#### Given records

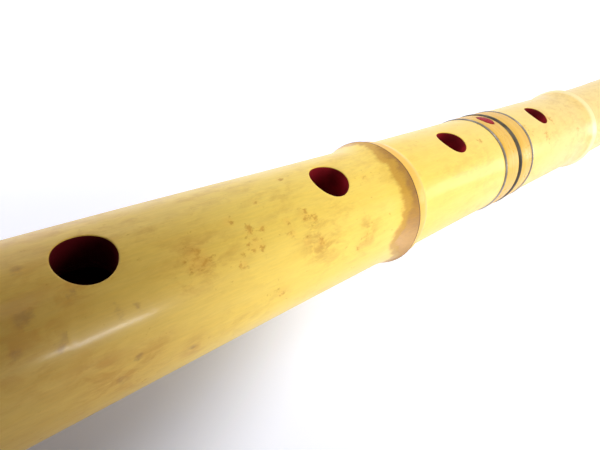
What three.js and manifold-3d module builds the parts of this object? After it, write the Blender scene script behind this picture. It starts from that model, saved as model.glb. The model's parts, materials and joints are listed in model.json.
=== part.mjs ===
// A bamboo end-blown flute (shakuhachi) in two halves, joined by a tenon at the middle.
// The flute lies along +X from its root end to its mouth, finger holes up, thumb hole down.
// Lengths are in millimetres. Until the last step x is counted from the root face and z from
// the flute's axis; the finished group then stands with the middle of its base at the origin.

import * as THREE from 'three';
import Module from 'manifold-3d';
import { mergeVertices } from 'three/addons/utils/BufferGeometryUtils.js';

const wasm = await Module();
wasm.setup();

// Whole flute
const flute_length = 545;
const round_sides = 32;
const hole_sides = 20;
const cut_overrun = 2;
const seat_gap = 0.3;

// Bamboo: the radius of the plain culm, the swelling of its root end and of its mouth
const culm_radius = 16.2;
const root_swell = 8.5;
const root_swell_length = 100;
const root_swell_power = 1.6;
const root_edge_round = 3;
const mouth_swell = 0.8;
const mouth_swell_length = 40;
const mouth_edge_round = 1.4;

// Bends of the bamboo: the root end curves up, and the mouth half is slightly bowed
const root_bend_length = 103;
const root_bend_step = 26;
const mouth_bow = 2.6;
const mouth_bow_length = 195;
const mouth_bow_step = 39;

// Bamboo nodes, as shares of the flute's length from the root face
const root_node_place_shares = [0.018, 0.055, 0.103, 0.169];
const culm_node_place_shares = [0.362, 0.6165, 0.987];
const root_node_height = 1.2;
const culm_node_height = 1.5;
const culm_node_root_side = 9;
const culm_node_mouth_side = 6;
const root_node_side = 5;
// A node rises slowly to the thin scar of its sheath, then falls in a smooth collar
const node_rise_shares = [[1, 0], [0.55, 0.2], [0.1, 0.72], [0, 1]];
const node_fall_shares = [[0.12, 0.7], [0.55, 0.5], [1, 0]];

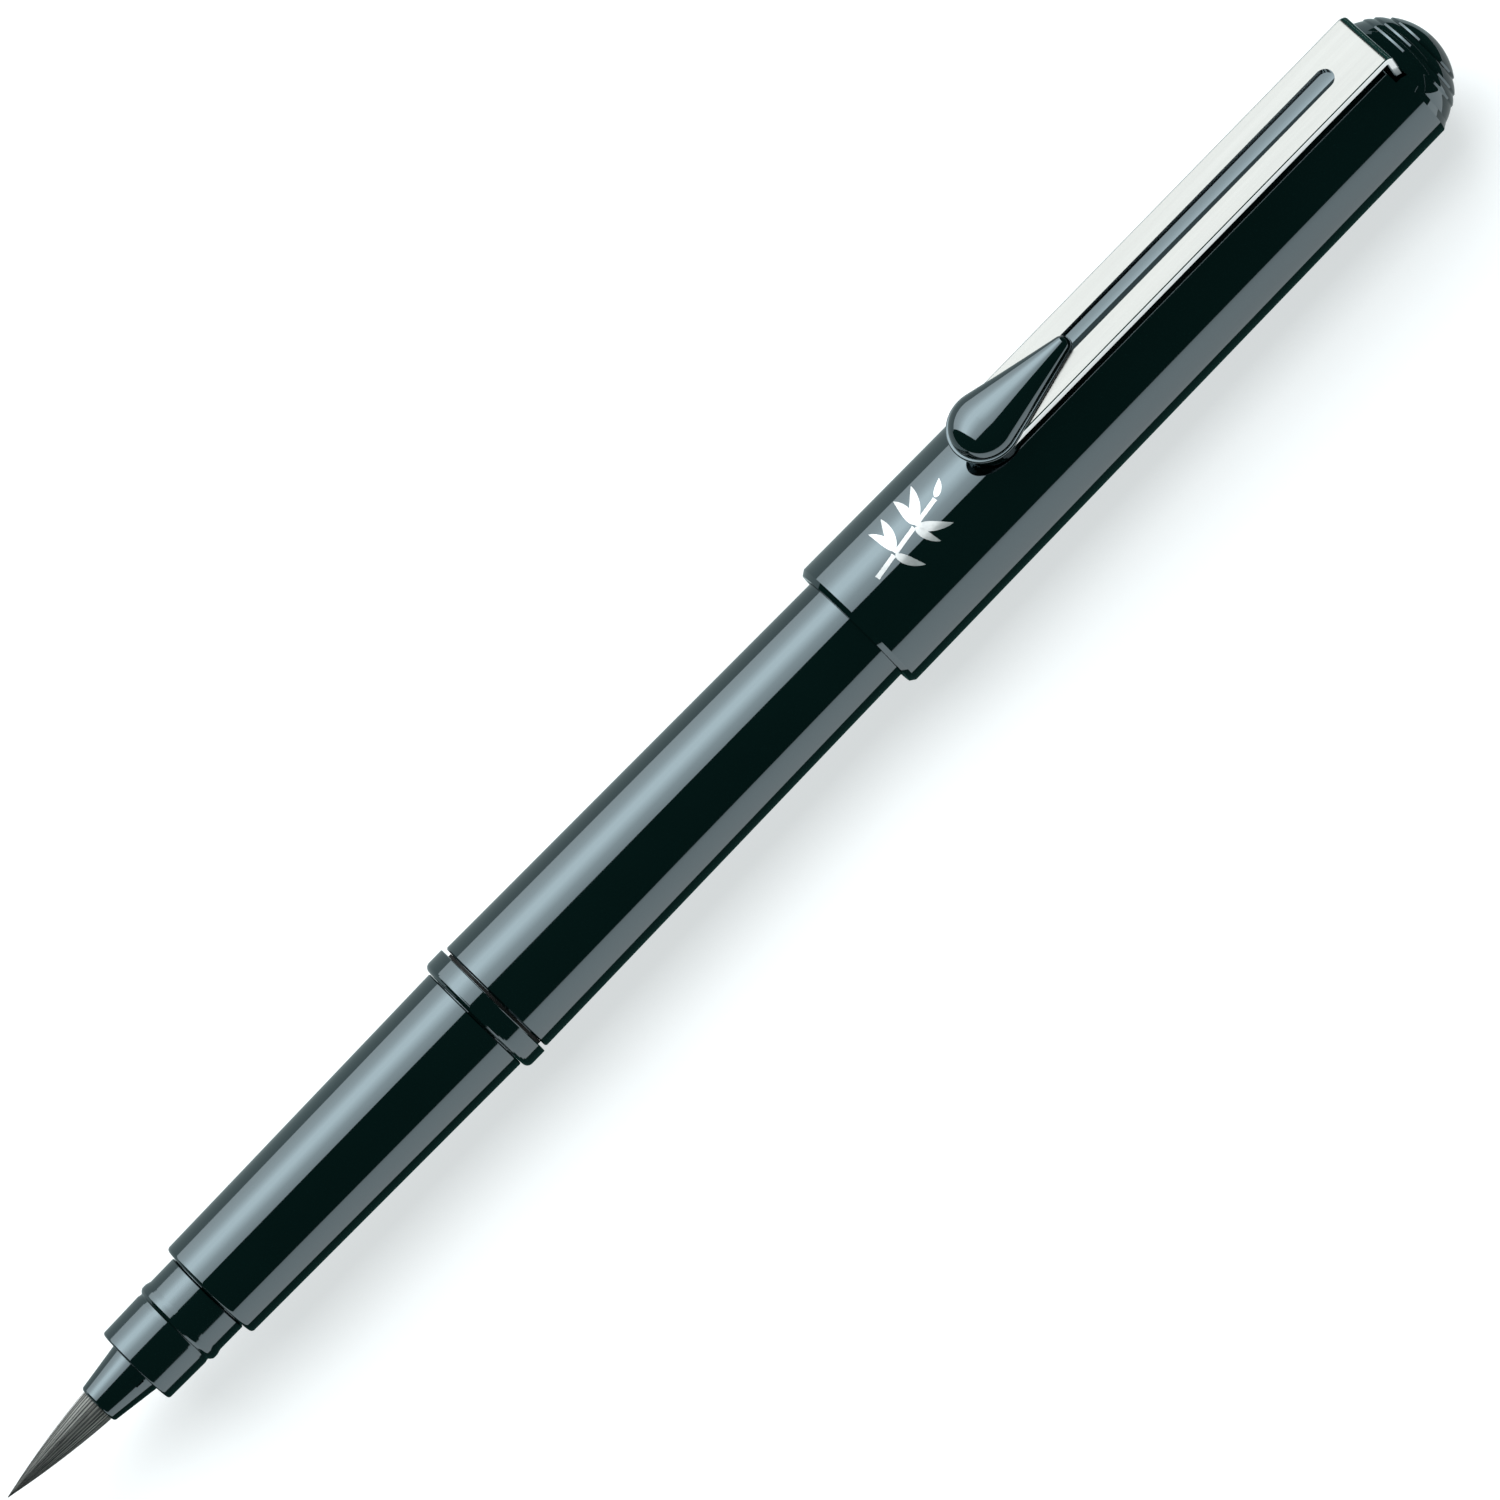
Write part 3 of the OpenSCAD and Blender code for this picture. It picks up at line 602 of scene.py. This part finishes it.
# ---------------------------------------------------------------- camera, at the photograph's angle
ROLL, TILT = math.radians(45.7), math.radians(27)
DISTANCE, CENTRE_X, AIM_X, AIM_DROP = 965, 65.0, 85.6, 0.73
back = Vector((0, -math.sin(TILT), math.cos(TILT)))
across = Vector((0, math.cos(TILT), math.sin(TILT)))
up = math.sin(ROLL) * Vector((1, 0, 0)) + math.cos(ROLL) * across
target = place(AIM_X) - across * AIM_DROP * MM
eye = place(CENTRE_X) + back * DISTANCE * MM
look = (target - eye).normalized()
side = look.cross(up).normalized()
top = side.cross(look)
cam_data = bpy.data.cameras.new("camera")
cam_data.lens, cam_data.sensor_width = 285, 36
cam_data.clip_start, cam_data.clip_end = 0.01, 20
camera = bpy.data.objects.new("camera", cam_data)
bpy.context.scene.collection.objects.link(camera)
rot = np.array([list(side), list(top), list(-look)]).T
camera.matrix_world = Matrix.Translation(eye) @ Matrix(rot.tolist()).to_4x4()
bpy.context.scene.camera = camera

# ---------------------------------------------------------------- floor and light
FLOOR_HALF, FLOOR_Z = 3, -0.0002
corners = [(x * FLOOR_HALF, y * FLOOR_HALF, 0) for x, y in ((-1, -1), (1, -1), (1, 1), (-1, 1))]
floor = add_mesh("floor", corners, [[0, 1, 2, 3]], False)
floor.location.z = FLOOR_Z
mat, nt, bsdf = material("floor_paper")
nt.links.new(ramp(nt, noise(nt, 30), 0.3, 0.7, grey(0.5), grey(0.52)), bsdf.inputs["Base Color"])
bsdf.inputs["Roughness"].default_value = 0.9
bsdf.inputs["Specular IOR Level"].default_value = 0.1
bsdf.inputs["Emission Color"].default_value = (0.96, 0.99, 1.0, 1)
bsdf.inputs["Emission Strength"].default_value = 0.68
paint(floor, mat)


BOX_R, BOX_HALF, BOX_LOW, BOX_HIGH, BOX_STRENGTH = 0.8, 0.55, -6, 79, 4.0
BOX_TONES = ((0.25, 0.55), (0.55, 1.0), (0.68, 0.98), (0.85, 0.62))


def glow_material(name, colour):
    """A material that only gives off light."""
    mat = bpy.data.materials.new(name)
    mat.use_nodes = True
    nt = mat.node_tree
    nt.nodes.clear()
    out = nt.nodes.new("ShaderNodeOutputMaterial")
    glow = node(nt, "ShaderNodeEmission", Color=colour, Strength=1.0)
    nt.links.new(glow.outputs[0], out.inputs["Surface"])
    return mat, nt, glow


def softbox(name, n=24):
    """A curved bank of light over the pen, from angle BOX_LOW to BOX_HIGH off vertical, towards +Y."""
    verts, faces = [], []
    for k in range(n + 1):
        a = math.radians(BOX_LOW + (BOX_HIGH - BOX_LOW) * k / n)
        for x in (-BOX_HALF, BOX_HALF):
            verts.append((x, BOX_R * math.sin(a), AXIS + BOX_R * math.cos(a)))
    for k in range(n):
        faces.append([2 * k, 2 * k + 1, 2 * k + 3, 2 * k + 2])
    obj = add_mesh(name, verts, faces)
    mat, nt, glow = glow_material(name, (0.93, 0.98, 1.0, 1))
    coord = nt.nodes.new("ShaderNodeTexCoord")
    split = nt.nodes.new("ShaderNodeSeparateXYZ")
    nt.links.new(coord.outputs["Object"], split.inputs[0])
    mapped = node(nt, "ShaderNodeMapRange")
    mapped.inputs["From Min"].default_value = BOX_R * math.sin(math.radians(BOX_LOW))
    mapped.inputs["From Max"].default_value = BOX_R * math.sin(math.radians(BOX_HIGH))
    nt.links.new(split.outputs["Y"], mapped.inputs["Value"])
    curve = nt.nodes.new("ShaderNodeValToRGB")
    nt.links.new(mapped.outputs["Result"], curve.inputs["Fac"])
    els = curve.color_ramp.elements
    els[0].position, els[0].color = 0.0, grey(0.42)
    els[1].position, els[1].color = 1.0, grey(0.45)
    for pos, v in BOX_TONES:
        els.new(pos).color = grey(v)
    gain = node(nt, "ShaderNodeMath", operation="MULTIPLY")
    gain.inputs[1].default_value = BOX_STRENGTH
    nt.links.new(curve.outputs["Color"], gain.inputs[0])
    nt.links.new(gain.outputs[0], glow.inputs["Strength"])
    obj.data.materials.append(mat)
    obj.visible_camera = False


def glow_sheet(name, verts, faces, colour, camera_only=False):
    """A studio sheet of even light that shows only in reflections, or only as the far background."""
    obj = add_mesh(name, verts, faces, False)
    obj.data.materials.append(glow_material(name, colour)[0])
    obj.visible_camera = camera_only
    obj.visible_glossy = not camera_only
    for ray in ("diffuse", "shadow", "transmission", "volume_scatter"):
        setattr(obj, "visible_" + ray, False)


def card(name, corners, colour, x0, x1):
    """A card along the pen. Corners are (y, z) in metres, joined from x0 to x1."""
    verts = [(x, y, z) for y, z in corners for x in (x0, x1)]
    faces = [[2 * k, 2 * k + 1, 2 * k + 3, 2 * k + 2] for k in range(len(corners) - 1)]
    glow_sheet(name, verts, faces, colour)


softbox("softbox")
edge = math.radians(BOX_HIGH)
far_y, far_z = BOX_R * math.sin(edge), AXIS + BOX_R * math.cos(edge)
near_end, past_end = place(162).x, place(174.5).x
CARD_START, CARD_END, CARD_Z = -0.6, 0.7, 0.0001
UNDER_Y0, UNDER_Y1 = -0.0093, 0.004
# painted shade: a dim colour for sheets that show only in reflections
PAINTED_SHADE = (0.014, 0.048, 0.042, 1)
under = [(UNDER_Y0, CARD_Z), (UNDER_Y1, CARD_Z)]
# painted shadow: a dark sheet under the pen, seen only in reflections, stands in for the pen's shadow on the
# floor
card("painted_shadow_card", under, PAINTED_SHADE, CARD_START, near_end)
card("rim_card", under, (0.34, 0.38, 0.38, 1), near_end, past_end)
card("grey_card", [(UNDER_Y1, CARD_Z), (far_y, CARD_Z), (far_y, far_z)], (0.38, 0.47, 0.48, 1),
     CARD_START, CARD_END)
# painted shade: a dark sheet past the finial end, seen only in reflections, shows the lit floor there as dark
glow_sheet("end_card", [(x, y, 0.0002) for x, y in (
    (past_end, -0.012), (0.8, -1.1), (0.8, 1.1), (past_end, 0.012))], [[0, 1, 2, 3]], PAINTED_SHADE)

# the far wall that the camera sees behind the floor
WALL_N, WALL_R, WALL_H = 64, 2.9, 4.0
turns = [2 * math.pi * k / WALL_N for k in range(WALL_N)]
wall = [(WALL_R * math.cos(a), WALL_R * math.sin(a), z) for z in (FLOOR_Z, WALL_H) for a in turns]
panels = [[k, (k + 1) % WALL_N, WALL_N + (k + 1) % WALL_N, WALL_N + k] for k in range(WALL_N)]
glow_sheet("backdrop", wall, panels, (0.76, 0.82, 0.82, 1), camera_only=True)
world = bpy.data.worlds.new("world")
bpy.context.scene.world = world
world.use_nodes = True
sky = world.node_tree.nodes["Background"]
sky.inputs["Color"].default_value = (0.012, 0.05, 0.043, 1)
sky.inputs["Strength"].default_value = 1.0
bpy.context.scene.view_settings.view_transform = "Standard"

########

Only the lines from the beginning of the material to the line containing "at the origin." should be echoed, verbatim and in full.

Output for this task.
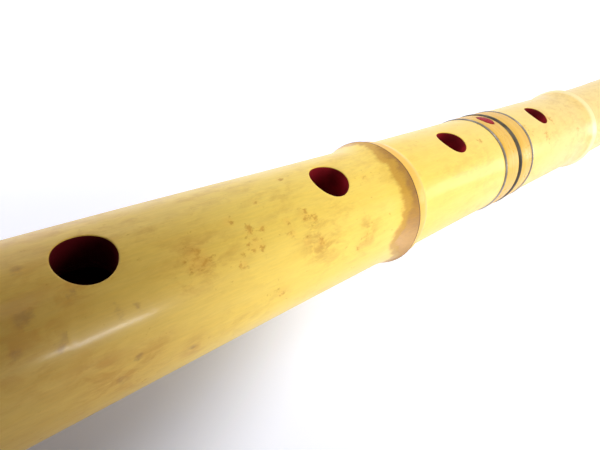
What three.js and manifold-3d module builds the parts of this object? After it, write the Blender scene script behind this picture. It starts from that model, saved as model.glb. The model's parts, materials and joints are listed in model.json.
=== part.mjs ===
// A bamboo end-blown flute (shakuhachi) in two halves, joined by a tenon at the middle.
// The flute lies along +X from its root end to its mouth, finger holes up, thumb hole down.
// Lengths are in millimetres. Until the last step x is counted from the root face and z from
// the flute's axis; the finished group then stands with the middle of its base at the origin.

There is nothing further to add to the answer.